Will also rightly asked whether a pro-suffering Helen objects to transhumanism — the philosophy of using technology to alleviate all human suffering and even achieve earthly (and thus not exactly Catholic) immortality. And transhumanists (and their Extropian kin), of whom I am in some sense one (at least in spirit, despite not owning a cell phone or having cable TV), should rejoice because this season sees the launch of the first-ever swanky transhumanist magazine, H Plus…
•…as noted by Will’s girlfriend Kerry Howley, who, as it happens, I’d been criticizing on this blog for completely unrelated reasons — namely for not seeing why feminism (in most forms) is fundamentally at odds with the diverse and inevitably inegalitarian (though not necessarily predictable) outcomes tolerated by libertarianism, which normally describes people as free so long as their property rights and bodily integrity are not violated. Kerry objected. I responded. Kerry objected again.
•Then, Will objected to my anti-feminist/anti-Kerry arguments (which is very chivalrous of him!), and, since he is undeniably clear-thinking, he at least had the decency to acknowledge that by insisting that freedom requires more than property rights-adherence, he may not technically be a libertarian. By contrast, I think Kerry is under the impression that we old-school libertarians — who insist on what Isaiah Berlin called the negative liberty/positive liberty distinction (and associated state action/private action distinction) — just made the whole thing up as a trivial, narrow-minded footnote to the movement’s history. In fact, though, none of us knew we would one day be contending with people who claimed to be libertarians but denied that such distinctions are pivotal. The Kerry view is news to me, and I’ve been a libertarian for about twenty years now.
(Hey, disagree with me philosophically if you must, but don’t waltz into this Randian-Rothbardian-Friedmanite philosophical movement I’ve known and loved for twenty years and tell me you know how it really works — not that such tribal concerns are more important than getting ethics and policy right.)
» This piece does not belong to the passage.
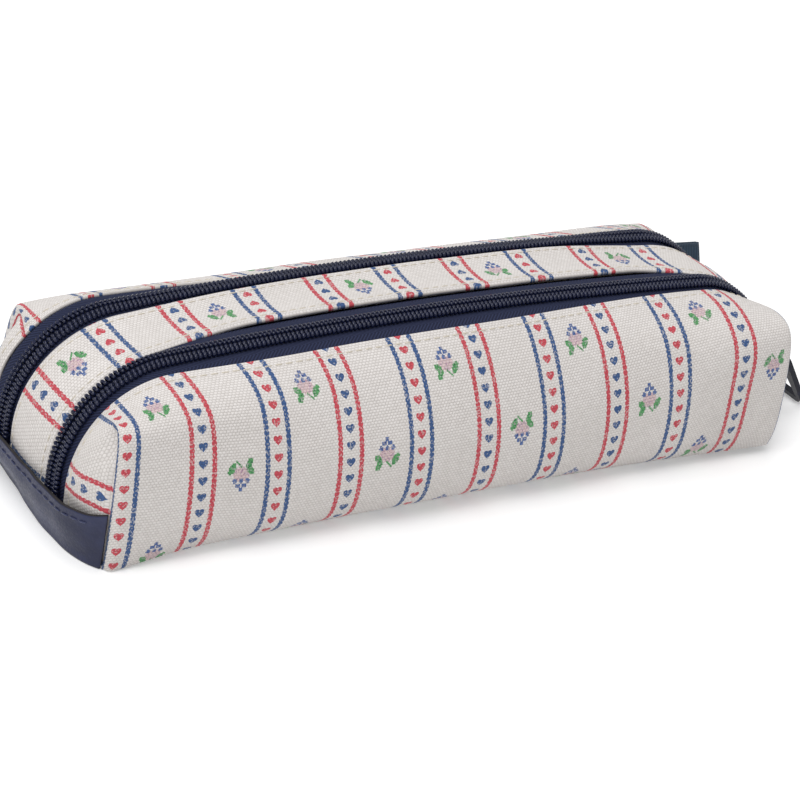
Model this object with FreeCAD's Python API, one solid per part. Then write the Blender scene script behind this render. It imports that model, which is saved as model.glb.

•While all this was going on, of course, I’d also written (without rendering judgment, I think it’s fair to say) about Will’s participation in a Princeton panel about liberal-libertarian collaboration (about which PajamasMedia will interview me tomorrow if all goes as planned). Will may not even realize that I’m dating Helen, by the way, so there’s no underlying soap opera or, uh, tit for tat here, I swear, just a tiny movement prone to certain recurring arguments.
(Actually, Kerry helped me get the gig covering the Princeton panel, and you see the thanks she gets for it.)
•Meanwhile, Helen adds interesting curves to some of these arguments by noting that she — despite being more traditionalist than me, Will, and Kerry put together — thinks queer theory would benefit from cross-pollination with social conservatism, since she likes her traditional female role — and wants her man to be a “lover and a leader” (so I’ll do what I can) — but has enough postmodern awareness of the performative aspect of womanhood to feel more “femme” than “feminine.” She’s also fond of drag queens, essentially making her one more in a series of “fag hags” to find me attractive, but I’m OK with that and have never, never claimed to be macho.
•And then, as it happens, Julian Sanchez (also of Reason), weighs in to call people with my anti-feminism position “by and large, really fucking dumb” (I think that phrase is from Kant). As Glen Whitman notes in Julian’s comments thread — otherwise I wouldn’t even mention it — Julian is also Kerry’s ex-boyfriend, so we take the incest thing up a notch.
But all the infighting’s futile, in the grand scheme of things, I suppose. We are all Obama’s bitches now.
EPILOGUE: And lest you think people associated with Reason spend more time fighting each other than fighting the government, check out Reason’s very sane and civil Katherine Mangu-Ward’s interview with my pal Dan Greenberg, about his opposition, as an Arkansas state rep, to government registration of interior designers.
And now that we’ve established all our characters, in the next few days, I’ll go into why I think the seemingly simple embrace of a feminist notion of freedom in fact unravels the whole libertarian ball of twine — but I will do so without making the political the personal to the degree I have here, I promise.
(And if Perry, who commented on yesterday’s entry, will try to remain calm, perhaps a truce is possible even there — and he can then trust me to sketch broad tactical objections to the left that explain my reluctance to dwell overmuch on some of his favorite issues.)